Homeownership, thought by many to be a certain victim of the foreclosure crisis, weathered a record year of foreclosures without losing a beat…statistically speaking.
The Census Bureau reported today that the homeownership rate at 67.2 (+ 0.5) percent for the last quarter of 2009 was “not statistically different” from the fourth quarter 2008 rate (67.5 percent), but it was lower than the third quarter’s rate
(67.6 percent). When seasonally adjusted, though, the decline from third to fourth quarter was only .1 percent, also with the margin of error. Standard errors for quarterly homeownership rates for the United States generally are 0.3 percent. At the end of the year, there were 75,038,000 owners and 36,673,000 renters.
Census also reported a small rise in vacant homes, but the current rate (2.7 percent) was not statistically different from the fourth quarter 2008 rate (2.9 percent) or from the rate last quarter (2.6 percent).

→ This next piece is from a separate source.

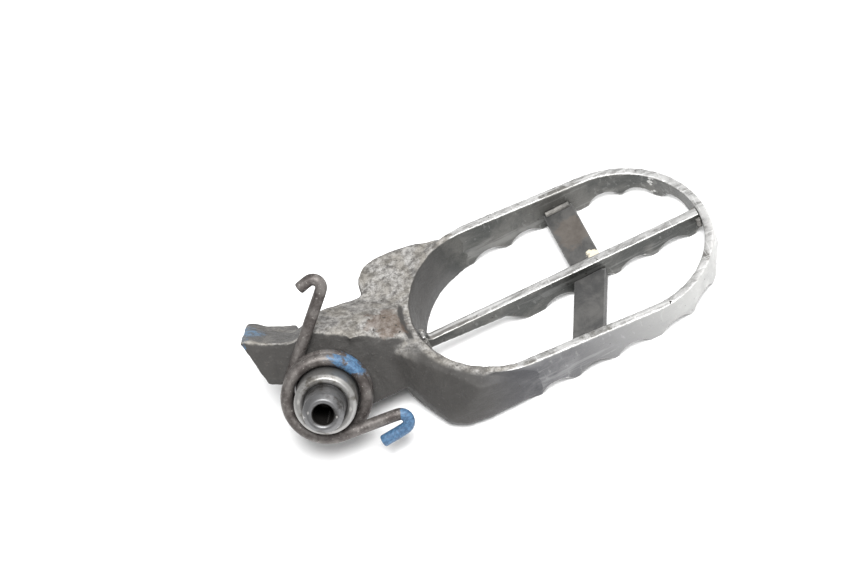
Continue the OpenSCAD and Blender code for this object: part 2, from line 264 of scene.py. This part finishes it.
def band_radius(s):
    """Distance from the opening's middle line, and distance from the pivot's centre along +X."""
    x, y, _ = s.axes(s.co)
    x = s.math("SUBTRACT", x, PIVOT.x)
    along = s.math("SUBTRACT", x, s.math("MINIMUM", s.math("MAXIMUM", x, ROOT_X * MM), TIP_X * MM))
    y = s.math("SUBTRACT", y, PIVOT.y)
    r2 = s.math("ADD", s.math("MULTIPLY", along, along), s.math("MULTIPLY", y, y))
    return s.math("SQRT", r2), x


def band_patches(s):
    return s.noise(90, 8, 0.65, distort=0.4)


def band_sides(s, patches):
    """The band's colour on its outer and inner sides; the forging fades into it."""
    r, x = band_radius(s)
    inside = s.step(r, (WALL_MID_R + 0.4) * MM, (WALL_MID_R - 0.4) * MM)
    outer = s.mix(s.step(x, 0.045, 0.105), (0.06, 0.06, 0.065), (0.42, 0.42, 0.41))
    outer = s.mix(s.math("MULTIPLY", s.step(patches, 0.42, 0.66), 0.45), outer, (0.22, 0.22, 0.225))
    inner = s.mix(s.step(patches, 0.36, 0.62), (0.03, 0.032, 0.029), (0.105, 0.103, 0.095))
    return s.mix(inside, outer, inner)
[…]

A flood of first-time buyers motivated by low prices, low interest rates and the Federal tax credit, may have offset the exodus of foreclosure victims who left homeownership behind.
Homeownership rates are higher in a number of countries, including Ireland (77 percent), Norway (77 percent), Spain (85 percent), Israel (71 percent) and Belgium (71 percent), than in the U.S.
The all-time high U.S. homeownership rate was 69.1 percent in the first quarter of 2005.